Aubrey Kuruppu

Personal information
- Born: 11 March 1945 Dehiwela, Colombo, Ceylon
- Died: 11 October 2019 (aged 74) Kandy, Sri Lanka
- Batting: Left-handed
- Role: Batsman

Career statistics
| Competition | First-class |
| Matches | 2 |
| Runs scored | 91 |
| Batting average | 22.75 |
| 100s/50s | 0/0 |
| Top score | 31 |
| Catches/stumpings | 1/– |
- Source: Cricinfo, 13 November 2019

= Aubrey Kuruppu =

Sri Lankan cricketer (1945–2019)

Aubrey Kuruppu (11 March 1945 – 11 October 2019) was a Sri Lankan cricketer who played two first-class matches in Sri Lanka in 1972 and 1973.

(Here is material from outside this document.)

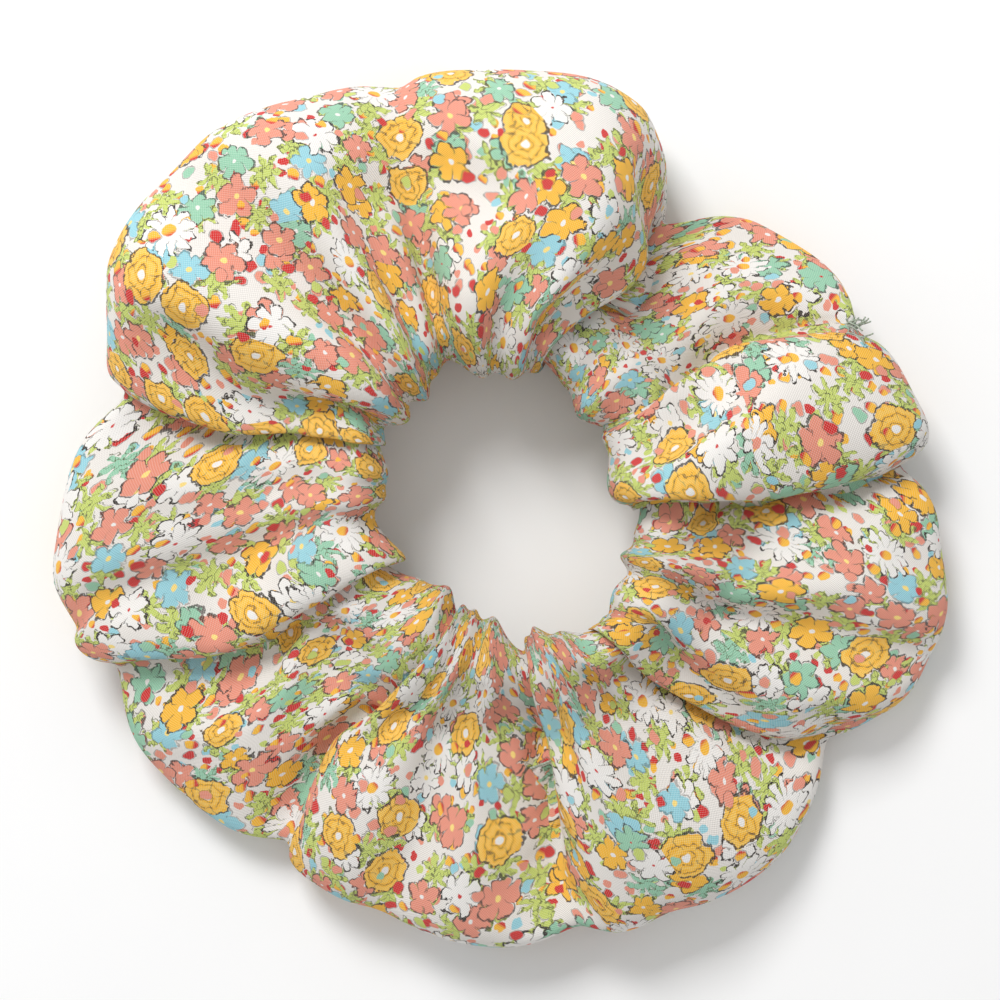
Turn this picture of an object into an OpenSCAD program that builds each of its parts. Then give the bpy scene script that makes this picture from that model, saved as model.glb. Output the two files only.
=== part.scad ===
// Fabric-covered scrunchie, lying flat: a gathered cloth tube round a loop of flat elastic.
// The ring lies on z = 0 with its hair opening round the Z axis. It is cut at x = 0 into a left
// and a right half, which slide apart along X as the elastic stretches.

/* [Cover] */
// Radius of the ring's outer edge where two puffs of cloth meet
valley_r = 53.5; // [40:0.5:70]
// How far the fullest puff swells past that radius
puff_swell = 6; // [1:0.5:10]
// Height of the ring at the top of a puff
cover_h = 28; // [22:0.5:38]
// How far the top drops where two puffs meet
top_dip = 4; // [0:0.5:6]
// Radius of the hair opening
opening_r = 15.5; // [12:0.5:24]
// How far the gathers draw the opening's edge back where two puffs meet
gather_notch = 4; // [0:0.25:5]
// Thickness of the gathered cloth
cloth_t = 0.6; // [0.4:0.1:1.2]
// How much of the round section the ring's own weight flattens underneath
base_sink = 2; // [0.5:0.5:4]

/* [Elastic] */
// Width of the flat elastic strip
elastic_w = 6; // [4:0.5:9]
// Thickness of the elastic strip
elastic_t = 1; // [0.6:0.1:1.5]
// Clearance between the elastic and the cloth at the opening's edge
elastic_gap = 0.5; // [0.3:0.1:2]
// Length over which the strip's two ends overlap and are sewn together
lap_l = 12; // [8:1:20]
// Zigzag stitches in the lap
lap_stitches = 6; // [4:1:10]
// Distance of the stitches from the strip's edges
lap_margin = 1; // [0.6:0.1:1.8]

/* [Threads] */
// Diameter of the sewing thread
thread_d = 0.4; // [0.3:0.05:0.6]
// Where the lengthwise seam runs round the section, counted from the ring's outer edge
tube_seam_turn = 72; // [36:18:144]
// Where on the ring the cloth tube was closed, counted from +X
closing_angle = 20; // [10:5:60]
// Length of the loose thread ends at the closing seam
tail_l = 5; // [3:0.5:8]

/* [Stretch] */
// Gap at x = 0 between the two halves
half_gap = 0.3; // [0.2:0.05:0.6]

/* [Hidden] */

// The creases between neighbouring puffs, as angles round the ring, and each puff's fullness
CREASES = [1, 37, 61, 110, 170, 206, 232, 275, 317];
FULLNESS = [0.6, 0.1, 0.65, 1, 0.8, 0.6, 0.7, 0.95, 1];
STATION = 5;        // degrees between the cover's sections
SECTION_POINTS = 20;
SECTION_STEP = 360 / SECTION_POINTS;
ARC_SIDES = 96;
LEFT = [90, 270];
RIGHT = [-90, 90];
CLOTH_COLOUR = [0.93, 0.91, 0.88];
ELASTIC_COLOUR = [0.95, 0.95, 0.93];
THREAD_COLOUR = [0.62, 0.66, 0.6];
UP = [0, 0, 1];

// ---- The gathered ring: radii and heights at an angle round it ----
function turned(a) = CREASES[0] + (((a - CREASES[0]) % 360) + 360) % 360;
function puff(a) = len([for (c = CREASES) if (c <= turned(a)) c]) - 1;
function puff_end(i) = i + 1 < len(CREASES) ? CREASES[i + 1] : CREASES[0] + 360;
function swell(a) = let (i = puff(a), start = CREASES[i])
    pow(sin(180 * (turned(a) - start) / (puff_end(i) - start)), 0.6);
function outer_r(a) = valley_r + puff_swell * FULLNESS[puff(a)] * swell(a);
function inner_r(a) = opening_r + gather_notch * (1 - swell(a));
function half_rise(a) = (cover_h - top_dip * (1 - swell(a)) + base_sink) / 2;
function mid_r(a) = (outer_r(a) + inner_r(a)) / 2;
function half_w(a, inset) = (outer_r(a) - inner_r(a)) / 2 - inset;
function polar(r, a, z) = [r * cos(a), r * sin(a), z];

// A point of the cover, turn t round its section, inset from its outer skin
function skin(a, t, inset) = polar(
    mid_r(a) + half_w(a, inset) * cos(t), a,
    max(inset, half_rise(a) - base_sink + (half_rise(a) - inset) * sin(t)));
function section(a, inset) = [for (j = [0 : SECTION_POINTS - 1]) skin(a, j * SECTION_STEP, inset)];
function stations(span) = [for (a = [span[0] : STATION : span[1]]) a];

// ---- The elastic's place: just clear of the cloth at the opening's edge ----
elastic_z = (cover_h - top_dip / 2 - base_sink) / 2;
function edge_r(a, z) = let (h = (z - half_rise(a) + base_sink) / (half_rise(a) - cloth_t))
    mid_r(a) - half_w(a, cloth_t) * sqrt(1 - h * h);
elastic_r = elastic_gap + max([for (a = stations([0, 355])) for (side = [-1, 1])
    edge_r(a, elastic_z + side * elastic_w / 2)]);
lap_a = lap_l / (elastic_r + elastic_t) * 180 / PI;
RAMP = 25;          // degrees over which the outer end lifts onto the inner one
function lift(a) = let (x = (a - closing_angle - lap_a / 2) / RAMP, k = 1 - min(1, max(0, x)))
    elastic_t * k * k * (3 - 2 * k);

// ---- Shared solids ----
function flat(lists) = [for (l = lists) each l];
function unit(v) = v / norm(v);

// Skin between neighbouring rings, whose points start at index first
function skin_faces(rings, sides, first) = [
    for (i = [0 : rings - 2]) for (j = [0 : sides - 1])
        let (p = first + i * sides + j, q = first + i * sides + (j + 1) % sides)
            each [[p, p + sides, q], [q, p + sides, q + sides]]];
function flipped(faces) = [for (f = faces) [f[0], f[2], f[1]]];

// A band that closes the wall between an outer and an inner ring at one end
function wall_end(outer, inner, sides) = [for (j = [0 : sides - 1]) let (k = (j + 1) % sides)
    each [[outer + j, outer + k, inner + j], [outer + k, inner + k, inner + j]]];

// A solid rod through the given rings
module swept(rings) {
    sides = len(rings[0]);
    last = (len(rings) - 1) * sides;
    start_cap = [[for (j = [0 : sides - 1]) j]];
    end_cap = [[for (j = [sides - 1 : -1 : 0]) last + j]];
    polyhedron(flat(rings), concat(skin_faces(len(rings), sides, 0), start_cap, end_cap));
}

// A thread of six sides along a path. The reference is never parallel to the path.
function direction(path, i) = unit(path[min(i + 1, len(path) - 1)] - path[max(i - 1, 0)]);
function thread_ring(path, i, reference) =
    let (d = direction(path, i), u = unit(cross(d, reference)), v = cross(u, d))
    [for (k = [0 : 5]) path[i] + (u * cos(60 * k) + v * sin(60 * k)) * thread_d / 2];
module thread(path, reference) {
    swept([for (i = [0 : len(path) - 1]) thread_ring(path, i, reference)]);
}

module rod(p, q) {
    d = q - p;
    translate(p) rotate([0, acos(d[2] / norm(d)), atan2(d[1], d[0])])
        cylinder(h = norm(d), d = thread_d, $fn = 16);
}

module in_half(side) {
    translate([side * half_gap / 2, 0, 0]) children();
}

// ---- The cloth tube ----
module cover_half(span) {
    at = stations(span);
    n = len(at) * SECTION_POINTS;
    last = n - SECTION_POINTS;
    outside = flat([for (a = at) section(a, 0)]);
    inside = flat([for (a = at) section(a, cloth_t)]);
    polyhedron(concat(outside, inside), concat(
        skin_faces(len(at), SECTION_POINTS, 0),
        flipped(skin_faces(len(at), SECTION_POINTS, n)),
        wall_end(0, n, SECTION_POINTS),
        flipped(wall_end(last, n + last, SECTION_POINTS))));
}

module cover_left() {
    color(CLOTH_COLOUR) in_half(-1) cover_half(LEFT);
}

module cover_right() {
    color(CLOTH_COLOUR) in_half(1) cover_half(RIGHT);
}

// ---- The elastic strip: one loop, its ends lapped and sewn at the closing seam ----
module strip_profile() {
    translate([elastic_r, elastic_z - elastic_w / 2]) square([elastic_t, elastic_w]);
}

module strip(from, to) {
    rotate([0, 0, from]) rotate_extrude(angle = to - from, $fn = ARC_SIDES) strip_profile();
}

module elastic_left() {
    color(ELASTIC_COLOUR) in_half(-1) strip(LEFT[0], LEFT[1]);
}

module elastic_inner_end() {
    color(ELASTIC_COLOUR) in_half(1) strip(RIGHT[0], closing_angle + lap_a / 2);
}

function strip_ring(a) = let (r = elastic_r + lift(a), low = elastic_z - elastic_w / 2)
    [polar(r, a, low), polar(r, a, low + elastic_w),
     polar(r + elastic_t, a, low + elastic_w), polar(r + elastic_t, a, low)];
module elastic_outer_end() {
    from = closing_angle - lap_a / 2;
    step = (RIGHT[1] - from) / 48;
    color(ELASTIC_COLOUR) in_half(1)
        swept([for (i = [0 : 48]) strip_ring(RIGHT[1] - i * step)]);
}

// Zigzag stitches through both ends of the strip: bars on its two faces, and where they pass through
BAR_END = 1.5;      // how far a bar stops short of each hole's middle, in thread diameters
module stitch_bar(p, q) {
    short = unit(q - p) * BAR_END * thread_d;
    rod(p + short, q - short);
}

module elastic_join_thread() {
    reach = elastic_w / 2 - lap_margin;
    sewn_a = lap_a * (1 - 2 * lap_margin / lap_l);
    function hole(i, r) = polar(r, closing_angle - sewn_a / 2 + i * sewn_a / lap_stitches,
                                elastic_z + (i % 2 == 0 ? -reach : reach));
    inner_face = elastic_r;
    outer_face = elastic_r + 2 * elastic_t;
    color(THREAD_COLOUR) in_half(1) {
        for (i = [0 : lap_stitches]) {
            rod(hole(i, inner_face), hole(i, outer_face));
        }
        for (i = [0 : lap_stitches - 1]) for (r = [inner_face, outer_face]) {
            stitch_bar(hole(i, r), hole(i + 1, r));
        }
    }
}

// ---- The seams ----
module tube_seam(span) {
    thread([for (a = stations(span)) skin(a, tube_seam_turn, cloth_t)], UP);
}

module tube_seam_thread_left() {
    color(THREAD_COLOUR) in_half(-1) tube_seam(LEFT);
}

module tube_seam_thread_right() {
    color(THREAD_COLOUR) in_half(1) tube_seam(RIGHT);
}

// The seam that closed the tube's ends runs once round the section
module closing_seam_thread() {
    along = polar(1, closing_angle + 90, 0);
    color(THREAD_COLOUR) in_half(1)
        thread([for (j = [0 : SECTION_POINTS - 1]) skin(closing_angle, j * SECTION_STEP, cloth_t)],
               along);
}

// Loose ends that fan out of the closing seam at the ring's outer edge, one above the other
TAIL_FAN = [-40, -12, 16, 44];
TAIL_PITCH = 1.5;   // in thread diameters
module thread_tail(k) {
    root = skin(closing_angle, 0, cloth_t) + [0, 0, (k - 1.5) * TAIL_PITCH * thread_d];
    thread([for (i = [0 : 5]) root + polar(tail_l * i / 5,
        closing_angle + TAIL_FAN[k] * (0.6 + 0.1 * i), 0)], UP);
}

module thread_tails() {
    color(THREAD_COLOUR) in_half(1) for (k = [0 : len(TAIL_FAN) - 1]) thread_tail(k);
}

cover_left();
cover_right();
elastic_left();
elastic_inner_end();
elastic_outer_end();
elastic_join_thread();
tube_seam_thread_left();
tube_seam_thread_right();
closing_seam_thread();
thread_tails();
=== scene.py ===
import math
import random

import bmesh
import bpy
import numpy as np
from mathutils import Matrix, Vector


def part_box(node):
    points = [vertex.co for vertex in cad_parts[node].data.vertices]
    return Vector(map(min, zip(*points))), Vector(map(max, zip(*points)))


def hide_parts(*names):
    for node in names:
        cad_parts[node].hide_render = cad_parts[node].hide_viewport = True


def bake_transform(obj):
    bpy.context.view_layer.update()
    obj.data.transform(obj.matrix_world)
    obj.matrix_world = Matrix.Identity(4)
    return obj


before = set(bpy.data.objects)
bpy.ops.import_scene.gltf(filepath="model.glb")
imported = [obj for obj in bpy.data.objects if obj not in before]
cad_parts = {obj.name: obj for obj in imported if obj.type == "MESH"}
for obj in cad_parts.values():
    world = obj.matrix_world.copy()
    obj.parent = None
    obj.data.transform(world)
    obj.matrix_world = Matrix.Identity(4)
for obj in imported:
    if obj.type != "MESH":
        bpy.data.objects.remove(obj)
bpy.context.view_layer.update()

MM = 0.001

# ---- Cloth cover: the gathers ----
# One cut of thin plain-woven cotton, sewn into a tube 385 mm long and 49 mm wide as it lies flat.
# Gathered on the elastic to a third of its length, it stands up in puffs that lie over each other.
# Lengths are in millimetres and angles in degrees. MM turns a length into the scene's metres.
CLOTH_LENGTH = 385.0
CLOTH_ROUND = 98.0
COLUMNS = 220            # mesh columns along the tube, once round the ring
ROWS = 56                # mesh rows round its section, from the inner edge over the top
TOP_ROW = ROWS // 4
OUTER_ROW = ROWS // 2
UNDER_ROW = 3 * ROWS // 4
FINE = 8                 # steps of the fold line between two columns
CLOSING_ANGLE = 20.0     # where the closing seam and the elastic's lap are
REST_HEIGHT = 0.3        # how far the lowest cloth stays off the table

# The section of the full puffs, and the radii and heights that their crests reach round the ring
SECTION_MID = (36.3, 13.3)
SECTION_HALF = (22.3, 13.4)
SECTION_SHAPE = 0.88
OUTER_EDGE = [
    (0, 58), (12, 55), (25, 53.5), (45, 51.5), (60, 50), (72, 55.8), (95, 56), (112, 58.5), (130, 61),
    (150, 60), (165, 55.5), (190, 59.8), (205, 58.2), (230, 57), (250, 55.6), (275, 58.8), (290, 57.5),
    (307, 59.2), (322, 56.5), (340, 59.8)]
OPENING_EDGE = [
    (0, 13.2), (20, 12.8), (42, 13.2), (60, 15.2), (80, 15.5), (105, 16.5), (140, 16.4), (165, 14.5),
    (190, 16), (215, 14), (240, 12.8), (260, 14.4), (290, 16.6), (312, 17.6), (332, 16.4), (350, 13.8)]
CREST = [
    (0, 26), (18, 25.5), (45, 22.5), (60, 23), (75, 27), (100, 26.5), (125, 27.5), (150, 27.5), (165, 26),
    (190, 25.5), (218, 21), (240, 25), (255, 25.5), (280, 26.5), (300, 26.5), (325, 26), (345, 26)]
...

Aubrey Kuruppu was educated at S. Thomas' College, Mount Lavinia, where he played in the First XI, including the Royal–Thomian match in 1965. After his playing days he was secretary of the Kandy District Cricket Association and a member of the tour organising committee of the Sri Lanka Cricket Board for five years. He coached cricket at Vidyartha College and Sri Rahula College, Kandy. He also served as a match referee.